Cuando está pensativa o duda, ella pone sus dedos índice y meñique juntos y se los lleva al labio superior. A él, cuando está feliz, los ojos se le convierten en dos pozos repletos de brillo.
Para ella, bailar con la música final de la novela brasileña es un ritual inviolable. Para él ir a despertarla es una fiesta.
A ella le encantan las galletas duras de sal y que nos acostemos juntas en el sofá. A él le arrebatan las cosquillas y la leche tibia en pomo.
Ella se escapa del peine siempre que puede y de los zapatos también. Él no soporta que le limpien los cachetes con un paño.
Esos detalles y otros muchos, cambiantes y lunáticos, me los sé de memoria y me inundan, como sus carcajadas. Ella es el amor de mi vida. Él es el amor de mi vida.
Y la certeza de ese amor no está en hondas explicaciones filosóficas, lo sé porque solo a ella y a él les doy de buena gana mi última croqueta y el último tostón (esos que guardo para el final y que son los más ricos); solo por ella o él me desprendo de la última cucharada de dulce, esa que si no te comes es como si no hubieras comido. Solo ellos me hacen reír en días buenos y días malos, sin distinciones.
Ellos construyen el núcleo duro de mi felicidad: si están bien, todo lo demás se arregla. Solo ellos me despiertan esa ternura en medio del pecho, que a veces es como un fuego y otras, una catarata de agua dulce.

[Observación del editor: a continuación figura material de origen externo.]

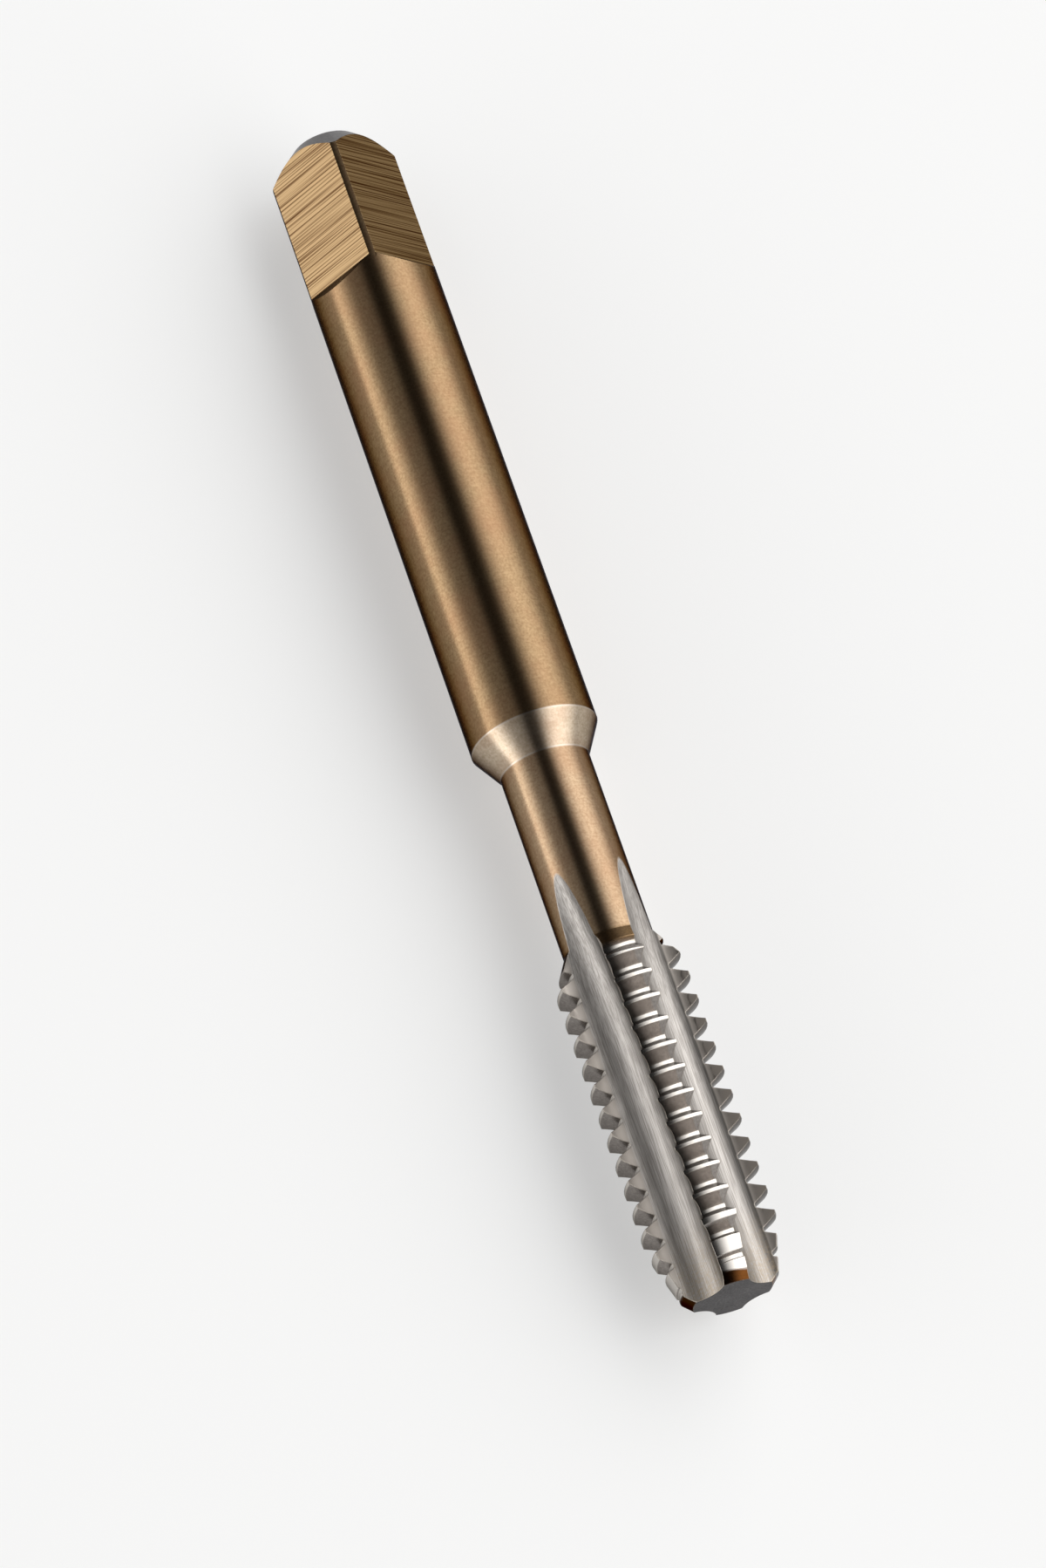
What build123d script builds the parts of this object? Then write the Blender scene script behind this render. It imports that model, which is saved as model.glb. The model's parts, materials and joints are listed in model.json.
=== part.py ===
import os
from math import ceil, radians, sqrt, tan

from build123d import *

# A hand tap for cutting right-hand 1/4-20 threads in a drilled hole, ground from one bar of
# high-speed steel. It lies on its side along X with the cutting tip towards +X, and touches the
# plane z = 0 along its shank and one of its four lands. Millimetres and degrees throughout.

# Turned blank. Distances along the tap are measured from the tip face.
length = 64.5
shank_d = 6.4
neck_d = 4.5
head_length = 30.1  # thread, neck and the cone up to the shank
cone_angle = 30  # half angle of the cones at both ends of the neck
end_bevel = 1.45  # 45 degree bevel at the driving end

# Lead: the first threads are bevelled off so that the tap enters its hole.
tip_face_d = 3.9
tip_bevel = 0.45
lead_length = 3.2

# Thread
thread_d = 6.4
pitch = 1.27
thread_depth = 0.8
crest_flat = 0.16
flank_angle = 30
thread_length = 18.55  # up to the foot of the rear cone
groove_phase = 1.036  # from the tip face to the middle of the first groove on top of the tap

# Flutes: straight grooves that end on the neck, where the grinding wheel leaves the steel.
flute_count = 4
flute_r = 1.53
core_d = 3.0  # solid core left between the flutes
flute_straight = 9.8  # length ground to full depth
wheel_r = 100

# Driving square
square_width = 4.75
square_length = 8.1
runout_angle = 45  # slope from each flat up to the shank
square_turn = -3.6  # of the square against the lands

shank_r = shank_d / 2
neck_r = neck_d / 2
thread_r = thread_d / 2
root_r = thread_r - thread_depth
tip_face_r = tip_face_d / 2
core_r = core_d / 2
rear_cone = (thread_r - neck_r) / tan(radians(cone_angle))
shank_cone = (shank_r - neck_r) / tan(radians(cone_angle))
first_flute = 180 / flute_count  # angle from the top of the tap, where a land is
first_turn = groove_phase - 2 * pitch + pitch * first_flute / 360
groove_turns = ceil((thread_length - first_turn) / pitch)
clear = 0.3  # how far a cutter reaches past the steel

# The blank and the cutters are drawn about the Z axis, from the tip face up. Plane.ZX then holds
# (distance from the tip face, radius), and this frame lays the finished tap down along X.
lying = Plane(origin=(length / 2, 0, shank_r), x_dir=(0, 0, 1), z_dir=(-1, 0, 0))

# One turn of the thread groove. It starts and ends in the middle of a flute, clear of the steel.
groove_top = (pitch - crest_flat) / 2
groove_floor = groove_top - thread_depth * tan(radians(flank_angle))
groove_rim = thread_depth + clear
with BuildPart() as groove_cutter:
    with BuildLine() as helix:
        Helix(pitch=pitch, height=pitch, radius=root_r)
    with BuildSketch(Plane(origin=helix.line @ 0, x_dir=(1, 0, 0), z_dir=helix.line % 0)):
        with BuildLine():
            Polyline(
                (0, -groove_floor),
                (thread_depth, -groove_top),
                (groove_rim, -groove_top),
                (groove_rim, groove_top),
                (thread_depth, groove_top),
                (0, groove_floor),
                close=True,
            )
        make_face()
    sweep(path=helix.line, is_frenet=True)

# One flute: a round groove that runs level, then rises with the wheel until it is out of the steel.
# So shallow an arc of the wheel is drawn as a parabola.
flute_axis_r = core_r + flute_r
wheel_rise = shank_r - core_r
wheel_run = sqrt(2 * wheel_r * wheel_rise)
with BuildPart() as flute_cutter:
    with BuildLine(Plane.ZX) as flute_path:
        level = Line((-clear, flute_axis_r), (flute_straight, flute_axis_r))
        Bezier(
            level @ 1,
            (flute_straight + wheel_run / 2, flute_axis_r),
            (flute_straight + wheel_run, flute_axis_r + wheel_rise),
        )
    with BuildSketch(Plane(origin=flute_path.line @ 0, z_dir=flute_path.line % 0)):
        Circle(flute_r)
    sweep(path=flute_path.line)

# One flat of the driving square, with its sloping run-out
flat_height = square_width / 2
cut_depth = shank_r - flat_height + clear
square_foot = length - square_length
with BuildPart() as flat_cutter:
    with BuildSketch(Plane.ZX):
        with BuildLine():
            Polyline(
                (length + clear, flat_height),
                (square_foot, flat_height),
                (square_foot - cut_depth / tan(radians(runout_angle)), flat_height + cut_depth),
                (length + clear, flat_height + cut_depth),
                close=True,
            )
        make_face()
    extrude(amount=shank_r, both=True)

with BuildPart() as thread_tap:
    # Blank, turned to its whole outline
    with BuildSketch(Plane.ZX):
        with BuildLine():
            Polyline(
                (0, 0),
                (0, tip_face_r),
                (tip_bevel, tip_face_r + tip_bevel),
                (lead_length, thread_r),
                (thread_length - rear_cone, thread_r),
                (thread_length, neck_r),
                (head_length - shank_cone, neck_r),
                (head_length, shank_r),
                (length - end_bevel, shank_r),
                (length, shank_r - end_bevel),
                (length, 0),
                close=True,
            )
        make_face()
    revolve(axis=Axis.Z)

    # Driving square
    with PolarLocations(radius=0, count=4, start_angle=45 + square_turn):
        add(flat_cutter.part, mode=Mode.SUBTRACT)

    # Flutes, which leave four lands, and then the thread across the lands, turn by turn
    with PolarLocations(radius=0, count=flute_count, start_angle=first_flute):
        add(flute_cutter.part, mode=Mode.SUBTRACT)
    for turn in range(groove_turns):
        with Locations((0, 0, first_turn + turn * pitch)):
            add(groove_cutter.part, rotation=(0, 0, first_flute), mode=Mode.SUBTRACT)

with BuildPart() as lying_tap:
    with Locations(lying.location):
        add(thread_tap.part)

lying_tap.part.label = "thread_tap"
os.makedirs("parts", exist_ok=True)
export_step(lying_tap.part, "parts/thread_tap.step")
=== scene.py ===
import bpy
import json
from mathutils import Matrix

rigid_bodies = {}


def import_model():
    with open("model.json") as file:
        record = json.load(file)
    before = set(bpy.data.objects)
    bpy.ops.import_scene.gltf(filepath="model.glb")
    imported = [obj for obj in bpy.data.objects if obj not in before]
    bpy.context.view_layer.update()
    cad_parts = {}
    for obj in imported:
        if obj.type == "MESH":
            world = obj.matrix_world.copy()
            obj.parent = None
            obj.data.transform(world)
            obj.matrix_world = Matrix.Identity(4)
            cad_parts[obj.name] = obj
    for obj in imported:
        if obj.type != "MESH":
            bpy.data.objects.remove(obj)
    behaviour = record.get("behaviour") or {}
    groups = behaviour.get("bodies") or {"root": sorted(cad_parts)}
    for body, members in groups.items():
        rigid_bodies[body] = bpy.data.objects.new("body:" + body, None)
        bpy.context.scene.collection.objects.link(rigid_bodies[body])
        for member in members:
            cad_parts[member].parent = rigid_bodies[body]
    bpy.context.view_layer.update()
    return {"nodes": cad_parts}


# %% [markdown]
# # Dressing a hand tap
# A hand tap is a hardened steel screw with four flutes: a wrench turns it by the square on its
# shank, and its teeth cut a thread into a drilled hole. This lesson takes the finished solid of
# the tap, gives its steel the finishes that the workshop left on it, and lights it on a pale
# floor. Blender opens with a cube, a lamp and a camera of its own, so these are deleted first.

# %% Load the solid tap
bpy.ops.object.select_all(action="SELECT")
bpy.ops.object.delete()
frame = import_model()
tap = frame["nodes"]["thread_tap"]

# %% [markdown]
# The tap lies along X with its tip towards +X, and its axis runs one shank radius above the
# floor. The finishes change at real places on it, such as the end of the thread or the shoulder
# of the shank, so the sizes that say where are named here once, in millimetres. Places along
# the tap are counted from the tip face.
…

Por ellos siento la obligación de ser mejor persona y una persona feliz, de esforzarme más allá de los límites, de superar los miedos que ya daba por inamovibles (como el dentista, la montaña rusa y las cucarachas voladoras, terrestres y astronautas), y cocinar rico y hacer más postres.
Desde que los conozco no duermo casi ninguna mañana, las fiebres son una desgracia, y las gavetas ya no están ordenadas. Pero también desde que los conozco sé lo que es el amor incondicional, ese que lo da todo, todo, y no pide nada, nada. Y es cierto que no pido nada, ni espero.
Yo no los tengo. Ellos me tienen y estoy bien con eso; porque todas las veces, cuando ambos duermen y la noche es un silencio entero, los arropo y huelo, y entonces el amor no es una entelequia, lo puedo palpar con la mano, amasarlo, hacerlo pan, y con él me alimento para otra vez amanecer.